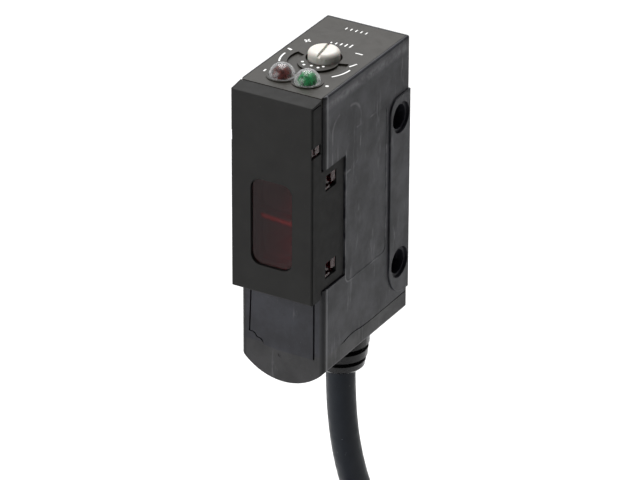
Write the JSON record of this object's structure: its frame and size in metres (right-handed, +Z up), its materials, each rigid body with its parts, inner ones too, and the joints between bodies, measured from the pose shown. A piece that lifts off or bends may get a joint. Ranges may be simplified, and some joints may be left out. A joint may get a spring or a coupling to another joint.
{
  "type": "photoelectric sensor",
  "caption": "Slim box-shaped photoelectric sensor with a clip-on front cover and red window, side mounting holes, top sensitivity dial, indicator domes and a flying-lead cable",
  "frame": {"origin": "midway between the axes of the two mounting holes, on the middle plane of the body", "axes": "+Z up towards the adjuster and the domes, the optical face looks along -Y, +X is along the mounting holes"},
  "size_m": [0.0201, 0.0552, 0.1627],
  "materials": {
    "housing_grey": "matte, lightly scuffed glass-filled PBT",
    "cover_black": "satin",
    "plate_black": "satin",
    "filter_red": "gloss, translucent",
    "seal_rubber": "matte",
    "gland_rubber": "satin",
    "knob_white": "satin",
    "part_blue": "gloss",
    "dome_amber": "clear gloss over a dark red chip",
    "dome_green": "clear gloss over a green chip",
    "holder_black": "matte",
    "lens_clear": "clear gloss",
    "package_clear": "clear gloss",
    "package_dark": "gloss",
    "board_green": "solder mask",
    "chip_black": "matte",
    "chip_ceramic": "matte ceramic",
    "shield_tin": "tinned",
    "resin": "gloss",
    "cable_pvc": "satin PVC",
    "core_brown": "gloss",
    "core_blue": "gloss",
    "core_black": "gloss",
    "tinned_copper": "tinned strands",
    "tie_nylon": "satin"
  },
  "bodies": {
    "sensor": {"board_connector": "holder_black", "bottom_cap": "housing_grey", "cable_coil": "cable_pvc", "cable_entry": "cable_pvc", "cable_ferrule": "shield_tin", "cable_gland": "gland_rubber", "cable_tail": "cable_pvc", "cable_tube": "cable_pvc", "chip_components": "chip_ceramic", "coil_ties": "tie_nylon", "control_chip": "chip_black", "core_black": "core_black", "core_blue": "core_blue", "core_brown": "core_brown", "cover_gasket": "seal_rubber", "emitter_led": "package_clear", "emitter_lens": "lens_clear", "filter_plate": "filter_red", "front_cover": "cover_black", "housing_shell": "housing_grey", "indicator_board": "board_green", "indicator_leds": "package_clear", "knob_seal": "seal_rubber", "lead_black": "core_black", "lead_blue": "core_blue", "lead_brown": "core_brown", "lead_tips": "tinned_copper", "lens_holder": "holder_black", "lower_front_panel": "housing_grey", "main_board": "board_green", "operation_indicator": "dome_amber", "output_transistor": "chip_black", "receiver_lens": "lens_clear", "receiver_photodiode": "package_dark", "receiver_shield": "shield_tin", "sealing_resin": "resin", "stability_indicator": "dome_green", "top_plate": "plate_black", "trimmer_case": "part_blue"},
    "adjuster": {"sensitivity_knob": "knob_white", "trimmer_rotor": "knob_white"}
  },
  "joints": [
    {"name": "sensitivity_turn", "type": "hinge", "parent": "sensor", "child": "adjuster", "pos_m": [0, -0.0085, 0.02015], "axis": [0, 0, 1], "range_deg": [-120, 120]}
  ]
}
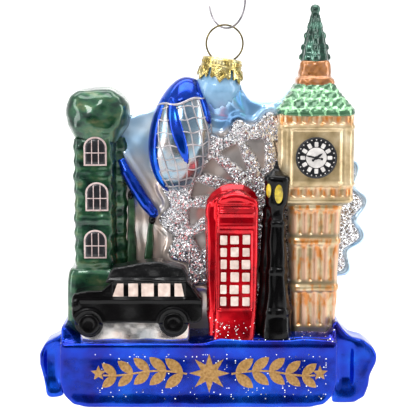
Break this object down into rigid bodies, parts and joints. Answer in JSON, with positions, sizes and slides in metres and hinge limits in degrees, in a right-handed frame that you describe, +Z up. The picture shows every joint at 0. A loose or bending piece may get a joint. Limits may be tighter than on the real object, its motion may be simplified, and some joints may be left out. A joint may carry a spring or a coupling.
{
  "type": "blown glass christmas ornament",
  "caption": "Blown-glass hanging ornament: a city skyline on a banner base, with a stamped crown cap, wire ring and wire hook.",
  "frame": {"origin": "inside of the hook's upper bend, where the hook sits on its branch", "axes": "+Z up along the hanging line; the decorated side faces -Y; +X to the right as seen from the decorated side"},
  "size_m": [0.1128, 0.0383, 0.1765],
  "materials": {
    "hook_wire": "thin drawn steel wire, dull bright",
    "hanger_brass": "drawn brass wire, antiqued dark",
    "cap_brass": "stamped brass-plated tinplate, antiqued",
    "sky_lacquer": "silvered glass under pale blue translucent lacquer",
    "bare_silvering": "silvered glass under clear lacquer",
    "neck_lacquer": "thin matt steel-blue lacquer, unsilvered",
    "banner_lacquer": "silvered glass under deep blue translucent lacquer",
    "gold_print": "gold bronze-powder print",
    "stone_lacquer": "silvered glass under pale gold lacquer with orange dabs",
    "terracotta_lacquer": "silvered glass under terracotta lacquer",
    "spire_lacquer": "silvered glass under dark green lacquer",
    "roof_lacquer": "silvered glass under pale and dark green dabs",
    "black_print": "black printed decal",
    "ivory_print": "ivory printed decal",
    "red_lacquer": "silvered glass under red translucent lacquer",
    "pane_enamel": "pale pink enamel",
    "amber_enamel": "amber enamel",
    "black_lacquer": "glass under opaque gloss black lacquer",
    "green_lacquer": "silvered glass under dark green translucent lacquer",
    "cobalt_lacquer": "silvered glass under cobalt translucent lacquer",
    "silver_glitter": "silver glitter flakes on adhesive over the glass"
  },
  "bodies": {
    "hook": {"hook": "hook_wire"},
    "hanger": {"hanger_wire": "hanger_brass"},
    "cap": {"crown_cap": "cap_brass"},
    "glass": {"neck": "neck_lacquer", "sky": "sky_lacquer", "sky_right": "sky_lacquer", "road": "bare_silvering", "banner": "banner_lacquer", "banner_tail_left": "banner_lacquer", "banner_tail_right": "banner_lacquer", "banner_scroll": "gold_print", "clock_shaft": "stone_lacquer", "clock_belfry": "stone_lacquer", "clock_roof": "roof_lacquer", "clock_turret": "terracotta_lacquer", "clock_spire": "spire_lacquer", "clock_dial": "black_print", "clock_numerals": "ivory_print", "clock_hands": "black_print", "phone_box": "red_lacquer", "phone_box_crown": "red_lacquer", "phone_box_panes": "pane_enamel", "lamp_post": "black_lacquer", "lamp_panes": "amber_enamel", "taxi_body": "black_lacquer", "taxi_luggage": "black_lacquer", "taxi_windows": "pane_enamel", "taxi_wheels": "black_lacquer", "taxi_bumper": "black_lacquer", "bridge_plinth": "green_lacquer", "bridge_shaft": "green_lacquer", "bridge_head": "green_lacquer", "bridge_windows": "black_print", "bridge_chain": "cobalt_lacquer", "bridge_posts": "green_lacquer", "egg_tower": "bare_silvering", "egg_tower_cap": "cobalt_lacquer", "wheel_rim": "silver_glitter", "wheel_spokes": "silver_glitter"}
  },
  "joints": [
    {"name": "ring_swing", "type": "hinge", "parent": "hook", "child": "hanger", "pos_m": [0, 0, -0.05265], "axis": [0, 1, 0], "range_deg": [-45, 45]},
    {"name": "ring_drop", "type": "slide", "parent": "hanger", "child": "cap", "axis": [0.1392, 0, 0.9903], "range_m": [0, 0.0011]},
    {"name": "neck_turn", "type": "hinge", "parent": "cap", "child": "glass", "pos_m": [-0.00143, 0, -0.06282], "axis": [0.1392, 0, 0.9903], "continuous": true}
  ]
}
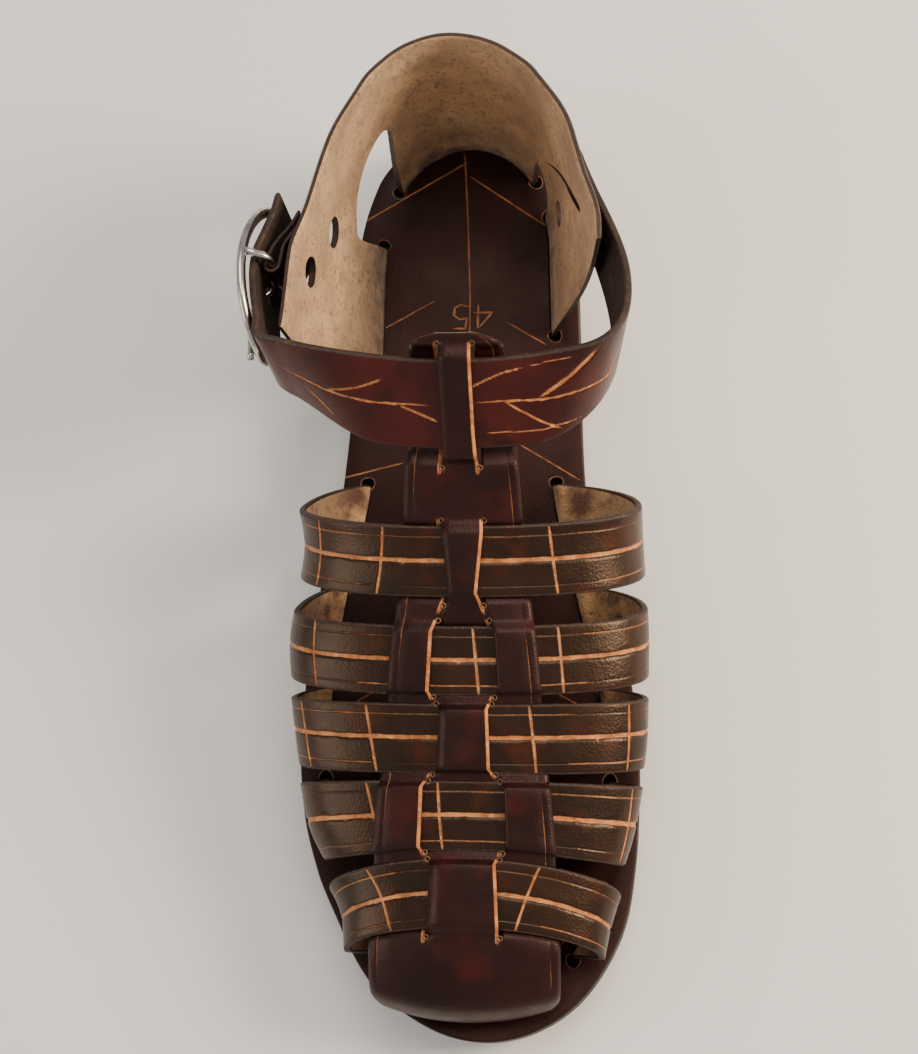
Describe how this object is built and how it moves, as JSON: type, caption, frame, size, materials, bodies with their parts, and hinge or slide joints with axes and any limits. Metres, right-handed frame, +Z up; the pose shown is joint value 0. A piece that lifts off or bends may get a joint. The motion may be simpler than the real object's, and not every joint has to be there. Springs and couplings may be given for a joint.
{
  "type": "huarache sandal",
  "caption": "Closed-toe leather sandal for the right foot: slit tongue woven through cross straps, buckled ankle strap, pierced heel counter, leather footbed on a heeled rubber sole.",
  "frame": {"origin": "middle of the sandal's base, on the floor", "axes": "-Y towards the toe, +Y towards the heel, +X towards the inner side of the right foot, +Z up"},
  "size_m": [0.1212, 0.3084, 0.1111],
  "materials": {
    "sole_rubber": "matt dark rubber",
    "footbed_leather": "satin, stained oxblood brown",
    "upper_leather": "satin, near-black brown",
    "strap_leather": "satin, oxblood",
    "counter_leather": "satin outside, pale suede inside",
    "chape_leather": "satin, near-black brown",
    "plated_steel": "worn bright plating"
  },
  "bodies": {
    "root": {"outsole": "sole_rubber", "footbed": "footbed_leather", "upper": "upper_leather", "ankle_strap": "strap_leather", "heel_counter": "counter_leather", "buckle_chape": "chape_leather", "buckle_frame": "plated_steel", "buckle_prong": "plated_steel"}
  },
  "joints": []
}
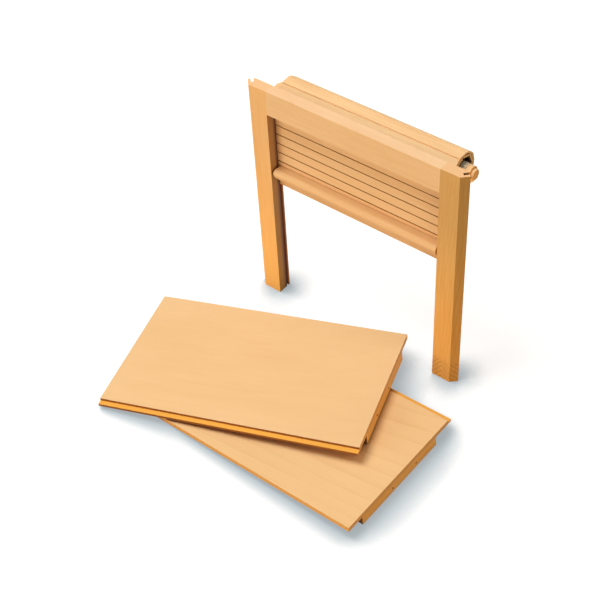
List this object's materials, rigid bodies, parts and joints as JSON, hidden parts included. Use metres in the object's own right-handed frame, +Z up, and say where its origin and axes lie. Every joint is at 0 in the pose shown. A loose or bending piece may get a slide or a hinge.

......

## Stated goal
Each line above that holds the string "parts" should be copied and shown.

## Result of this exercise
Write the JSON record of this object's structure: its frame and size in metres (right-handed, +Z up), its materials, each rigid body with its parts, inner ones too, and the joints between bodies, measured from the pose shown. A piece that lifts off or bends may get a joint. Ranges may be simplified, and some joints may be left out. A joint may get a spring or a coupling to another joint.
Break this object down into rigid bodies, parts and joints. Answer in JSON, with positions, sizes and slides in metres and hinge limits in degrees, in a right-handed frame that you describe, +Z up. The picture shows every joint at 0. A loose or bending piece may get a joint. Limits may be tighter than on the real object, its motion may be simplified, and some joints may be left out. A joint may carry a spring or a coupling.
Describe how this object is built and how it moves, as JSON: type, caption, frame, size, materials, bodies with their parts, and hinge or slide joints with axes and any limits. Metres, right-handed frame, +Z up; the pose shown is joint value 0. A piece that lifts off or bends may get a joint. The motion may be simpler than the real object's, and not every joint has to be there. Springs and couplings may be given for a joint.
List this object's materials, rigid bodies, parts and joints as JSON, hidden parts included. Use metres in the object's own right-handed frame, +Z up, and say where its origin and axes lie. Every joint is at 0 in the pose shown. A loose or bending piece may get a slide or a hinge.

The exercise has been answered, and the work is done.